「人材育成の責任者を担当して欲しい」
前職の日本IBM社員時代、戦略マーケティングマネージャーの仕事を始めて15年目。1ヶ月前に50歳の誕生日を向かえたばかりのある日のこと、事業本部長から、突然このように切り出されました。
(戦略マーケティングマネージャーの仕事は自分の天職。これからもこの仕事を続けて、究めていこう)と思い定めた矢先のことでした。
事業本部長はこのように続けます。
「永井さんが考える戦略と、ボクが考える戦略は、方向性が同じだ。
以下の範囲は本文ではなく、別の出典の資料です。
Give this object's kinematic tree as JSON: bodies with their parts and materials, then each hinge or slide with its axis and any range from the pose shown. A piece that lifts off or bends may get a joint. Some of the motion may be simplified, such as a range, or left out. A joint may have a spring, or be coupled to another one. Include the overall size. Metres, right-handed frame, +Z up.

だからウチの事業本部にいる1000名の全社員が、同じ戦略の方向性を理解して、仕事をするようにしたい」
2日ほど考えた末、(悩んでいるのならば、チャレンジしてみよう)と、異動することにしました。
とは言え、マーケティング業務で顧客中心主義については深く学んできたものの、人材開発の業務についてはまったくの門外漢。(なぜ自分が、人材育成の責任者に?)と思いました。
しかし、担当してみてわかったことが2つあります。
1つ目は、気づきを得たスキルが高い社員がいることが、顧客中心主義を実現する前提である、ということ。
お客様に本当に満足いただけるような製品やサービスを提供する主体は、社員。よくよく考えれば当たり前のことでした。
「自分の仕事で、世の中をよくしたい」という深い気づきを得た社員がいて、その社員がお客様にご満足を提供できる高いスキルを持つことが、あるべき姿です。
ではそのあるべき姿を実現するためには、現状はどうなっていて、何が足りないのか?
事業本部傘下にある十数の事業部毎に、あるべき姿、状況、課題は微妙に異なります。「仕事の気づき」「製品スキル」「ビジネススキル」「業界別スキル」に分けてそれらを見極め、優先順位を付けて、対策を打ち、結果を四半期毎に検証していきました。
仕事を通じて、「社員自身の気づきを深めて、さらにスキルを高めることが、とても大切なのだ」だと実感しました。
2つ目は、人材育成戦略とマーケティング戦略の方法論は、基本は同じである、ということ。
1つ目の方法論で書いたように、人材育成戦略の策定と実施にあたっては、
「あるべき人材像を見定める」→「スキルの現状を把握する」→「課題を見極める」→「対策を打つ」→「検証する」
この仮説検証の愚直な繰り返しが必要です。
「人材やスキル」を、「事業」に置き換えると、マーケティング戦略の策定と実施も同じです。
「あるべき事業を見定める」→「事業の現状を把握する」→「課題を見極める」→「対策を打つ」→「検証する」
自分が人材育成を担当することになった意味は、ここにあったのかもしれません。
米国系外資系企業ということもあって四半期毎という短期間で予算の獲得が必要なので、そのタイミングに合わせて結果を検証し、改善を積み重ねることで、事業部全体のスキルは上がり、ビジネス面の成果に繋がっていきました。
一方で、30代前半の頃から「50歳になったら独立しよう」と考えていました。人材育成責任者を1年半担当し、51歳の半ばを迎えて、独立しました。独立後は、著作・講演・研修などの活動を通じて、企業様の人材育成のご支援をしています。
マーケティング戦略の策定・実施と、人材育成戦略の策定・実施、ともに徹底的に究めた実戦経験があることは、現在の私自身の大きな強みになっています。
2013年7月に独立後は、色々な企業様から想定していなかったようなご依頼をいただきます。そしてそれらの多くは、私の人材育成業務での経験と同じように、様々な形で思わぬ方向に進化し、繋がっています。
独立して3年目を迎えて、様々な形で与えられた仕事の意味を解釈し、方向性を決めるのは自分次第であることを、改めて実感しています。